Copy every line that holds "bodies".

[Stored items from a collection]
--------

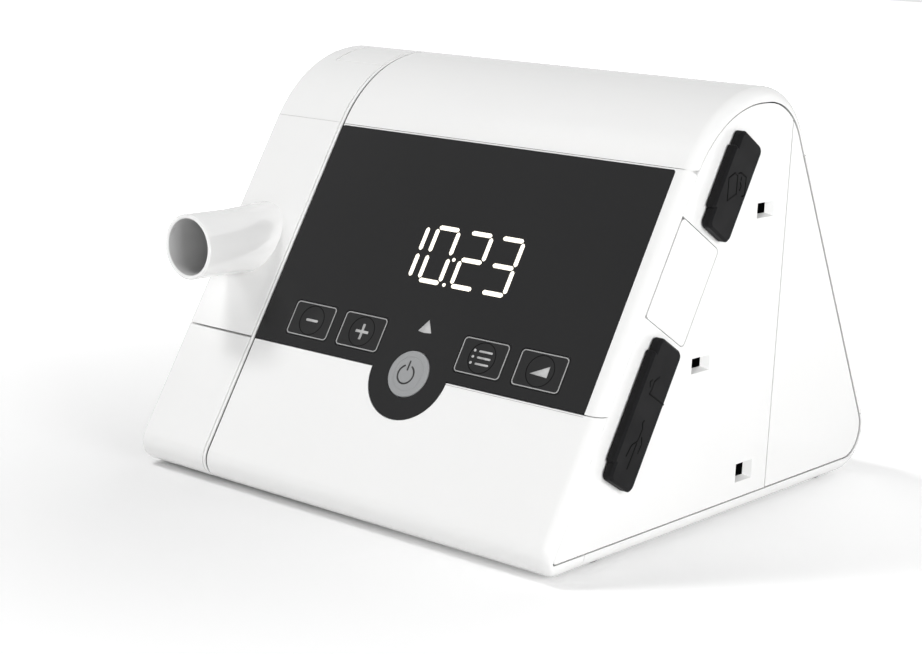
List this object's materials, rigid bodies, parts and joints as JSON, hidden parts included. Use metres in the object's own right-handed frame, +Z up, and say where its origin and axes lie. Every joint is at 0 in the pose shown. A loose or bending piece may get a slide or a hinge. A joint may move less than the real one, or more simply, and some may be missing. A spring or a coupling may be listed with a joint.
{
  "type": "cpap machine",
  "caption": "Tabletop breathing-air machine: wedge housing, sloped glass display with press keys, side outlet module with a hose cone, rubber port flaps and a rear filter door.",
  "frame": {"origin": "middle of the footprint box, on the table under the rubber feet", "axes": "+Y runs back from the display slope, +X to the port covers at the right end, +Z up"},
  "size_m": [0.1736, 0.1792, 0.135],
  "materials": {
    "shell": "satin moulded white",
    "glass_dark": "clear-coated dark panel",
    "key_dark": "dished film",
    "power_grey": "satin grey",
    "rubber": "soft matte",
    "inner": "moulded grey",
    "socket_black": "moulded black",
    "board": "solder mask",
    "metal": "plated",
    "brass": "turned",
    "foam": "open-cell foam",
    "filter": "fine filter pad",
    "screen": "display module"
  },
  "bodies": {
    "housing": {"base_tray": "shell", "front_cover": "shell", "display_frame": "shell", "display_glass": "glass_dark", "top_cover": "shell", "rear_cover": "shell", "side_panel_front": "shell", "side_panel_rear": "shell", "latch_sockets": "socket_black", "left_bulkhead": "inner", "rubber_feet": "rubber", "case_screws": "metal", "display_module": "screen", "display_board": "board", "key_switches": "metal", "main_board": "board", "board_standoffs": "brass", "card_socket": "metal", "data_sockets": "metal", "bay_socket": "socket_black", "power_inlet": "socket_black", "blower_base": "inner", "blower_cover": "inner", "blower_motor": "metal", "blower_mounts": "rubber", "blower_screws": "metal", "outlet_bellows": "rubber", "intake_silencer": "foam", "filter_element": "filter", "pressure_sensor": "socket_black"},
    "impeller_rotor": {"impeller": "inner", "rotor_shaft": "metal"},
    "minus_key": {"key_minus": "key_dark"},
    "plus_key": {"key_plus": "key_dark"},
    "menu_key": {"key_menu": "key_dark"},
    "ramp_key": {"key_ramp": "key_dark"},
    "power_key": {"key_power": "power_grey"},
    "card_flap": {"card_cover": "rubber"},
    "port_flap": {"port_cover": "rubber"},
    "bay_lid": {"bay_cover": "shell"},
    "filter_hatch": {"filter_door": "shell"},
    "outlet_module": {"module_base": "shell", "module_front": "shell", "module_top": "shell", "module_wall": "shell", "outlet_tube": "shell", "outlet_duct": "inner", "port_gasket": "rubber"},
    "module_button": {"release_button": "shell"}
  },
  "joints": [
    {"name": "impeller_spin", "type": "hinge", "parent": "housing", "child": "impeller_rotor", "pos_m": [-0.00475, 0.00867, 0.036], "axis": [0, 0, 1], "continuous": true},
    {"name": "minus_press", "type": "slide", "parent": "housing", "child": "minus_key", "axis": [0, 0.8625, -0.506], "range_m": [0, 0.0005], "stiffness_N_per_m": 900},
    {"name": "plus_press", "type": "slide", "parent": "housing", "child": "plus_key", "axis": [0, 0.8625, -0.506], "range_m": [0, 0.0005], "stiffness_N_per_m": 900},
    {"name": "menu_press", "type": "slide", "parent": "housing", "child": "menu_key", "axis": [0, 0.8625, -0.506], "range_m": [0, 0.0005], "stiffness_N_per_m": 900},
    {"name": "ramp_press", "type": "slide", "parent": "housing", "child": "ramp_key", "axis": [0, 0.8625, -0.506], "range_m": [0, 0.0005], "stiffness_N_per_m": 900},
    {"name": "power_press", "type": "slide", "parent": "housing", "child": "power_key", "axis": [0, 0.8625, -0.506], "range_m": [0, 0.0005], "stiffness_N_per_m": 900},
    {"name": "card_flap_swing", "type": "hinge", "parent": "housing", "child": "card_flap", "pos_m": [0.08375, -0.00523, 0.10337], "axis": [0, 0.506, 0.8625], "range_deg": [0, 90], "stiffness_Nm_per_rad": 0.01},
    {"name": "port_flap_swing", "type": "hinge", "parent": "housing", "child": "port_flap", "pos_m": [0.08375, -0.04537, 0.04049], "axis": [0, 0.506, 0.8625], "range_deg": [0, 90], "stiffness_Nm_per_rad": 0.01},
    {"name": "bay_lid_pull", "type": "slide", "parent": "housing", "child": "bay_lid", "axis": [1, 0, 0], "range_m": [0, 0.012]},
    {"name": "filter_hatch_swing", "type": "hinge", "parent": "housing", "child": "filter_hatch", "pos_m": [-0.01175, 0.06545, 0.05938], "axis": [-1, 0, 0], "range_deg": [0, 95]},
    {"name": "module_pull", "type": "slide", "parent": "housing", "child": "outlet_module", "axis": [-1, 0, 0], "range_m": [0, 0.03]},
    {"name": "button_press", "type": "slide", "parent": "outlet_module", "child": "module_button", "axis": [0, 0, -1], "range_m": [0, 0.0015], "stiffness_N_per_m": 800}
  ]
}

--------

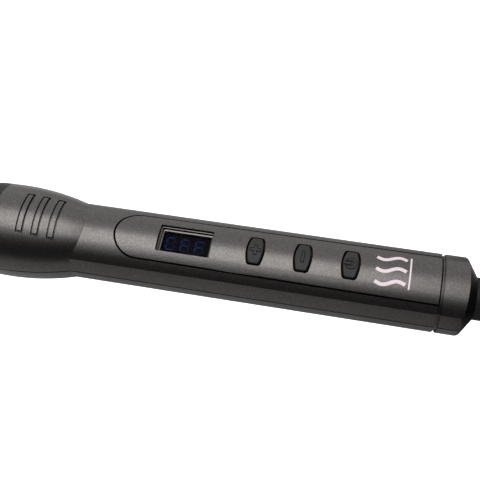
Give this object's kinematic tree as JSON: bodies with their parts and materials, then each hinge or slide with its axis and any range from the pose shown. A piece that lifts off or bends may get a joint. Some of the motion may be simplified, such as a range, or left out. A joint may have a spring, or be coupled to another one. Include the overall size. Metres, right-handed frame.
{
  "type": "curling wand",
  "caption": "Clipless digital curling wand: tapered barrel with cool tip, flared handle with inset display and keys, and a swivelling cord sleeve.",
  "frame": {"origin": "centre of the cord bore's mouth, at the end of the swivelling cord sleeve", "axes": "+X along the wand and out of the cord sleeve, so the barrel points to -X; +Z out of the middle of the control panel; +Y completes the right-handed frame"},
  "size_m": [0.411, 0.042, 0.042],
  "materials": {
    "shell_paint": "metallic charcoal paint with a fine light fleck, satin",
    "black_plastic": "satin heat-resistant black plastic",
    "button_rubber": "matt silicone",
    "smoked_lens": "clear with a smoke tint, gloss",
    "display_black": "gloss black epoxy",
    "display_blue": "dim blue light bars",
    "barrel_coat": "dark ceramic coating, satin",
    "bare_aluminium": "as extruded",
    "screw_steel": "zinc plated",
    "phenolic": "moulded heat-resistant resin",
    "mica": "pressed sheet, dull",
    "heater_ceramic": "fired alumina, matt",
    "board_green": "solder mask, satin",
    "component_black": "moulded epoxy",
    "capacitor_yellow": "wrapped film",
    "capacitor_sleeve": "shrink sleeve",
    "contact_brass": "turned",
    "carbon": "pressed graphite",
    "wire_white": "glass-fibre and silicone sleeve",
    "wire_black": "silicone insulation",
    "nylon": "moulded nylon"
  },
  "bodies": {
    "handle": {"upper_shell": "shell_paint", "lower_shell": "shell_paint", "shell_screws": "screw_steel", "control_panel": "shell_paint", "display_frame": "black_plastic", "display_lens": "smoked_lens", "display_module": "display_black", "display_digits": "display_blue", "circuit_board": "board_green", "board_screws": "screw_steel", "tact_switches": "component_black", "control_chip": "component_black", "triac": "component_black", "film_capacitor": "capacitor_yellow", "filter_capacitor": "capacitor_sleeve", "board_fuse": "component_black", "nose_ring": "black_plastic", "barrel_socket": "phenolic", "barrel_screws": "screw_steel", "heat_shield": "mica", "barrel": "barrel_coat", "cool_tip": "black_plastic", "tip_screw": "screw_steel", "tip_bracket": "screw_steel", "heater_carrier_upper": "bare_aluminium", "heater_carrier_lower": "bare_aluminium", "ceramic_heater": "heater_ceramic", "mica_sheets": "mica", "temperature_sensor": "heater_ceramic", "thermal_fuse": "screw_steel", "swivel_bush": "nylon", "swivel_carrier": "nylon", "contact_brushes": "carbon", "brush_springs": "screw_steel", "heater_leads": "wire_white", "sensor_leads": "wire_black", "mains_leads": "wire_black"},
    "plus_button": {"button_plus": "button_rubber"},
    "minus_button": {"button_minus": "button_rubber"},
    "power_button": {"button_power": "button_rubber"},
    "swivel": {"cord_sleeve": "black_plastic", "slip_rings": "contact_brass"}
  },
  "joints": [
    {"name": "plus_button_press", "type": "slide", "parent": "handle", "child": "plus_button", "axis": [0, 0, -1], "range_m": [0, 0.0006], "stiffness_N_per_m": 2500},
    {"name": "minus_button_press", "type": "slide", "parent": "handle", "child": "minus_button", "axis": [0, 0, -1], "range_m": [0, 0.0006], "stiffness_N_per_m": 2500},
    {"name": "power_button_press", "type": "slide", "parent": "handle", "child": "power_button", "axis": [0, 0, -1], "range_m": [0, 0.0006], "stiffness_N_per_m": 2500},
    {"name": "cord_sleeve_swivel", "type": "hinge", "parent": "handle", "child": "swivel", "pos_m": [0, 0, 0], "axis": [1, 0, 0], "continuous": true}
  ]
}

--------

Output:
List this object's materials, rigid bodies, parts and joints as JSON, hidden parts included. Use metres in the object's own right-handed frame, +Z up, and say where its origin and axes lie. Every joint is at 0 in the pose shown. A loose or bending piece may get a slide or a hinge. A joint may move less than the real one, or more simply, and some may be missing. A spring or a coupling may be listed with a joint.
  "bodies": {
Give this object's kinematic tree as JSON: bodies with their parts and materials, then each hinge or slide with its axis and any range from the pose shown. A piece that lifts off or bends may get a joint. Some of the motion may be simplified, such as a range, or left out. A joint may have a spring, or be coupled to another one. Include the overall size. Metres, right-handed frame.
  "bodies": {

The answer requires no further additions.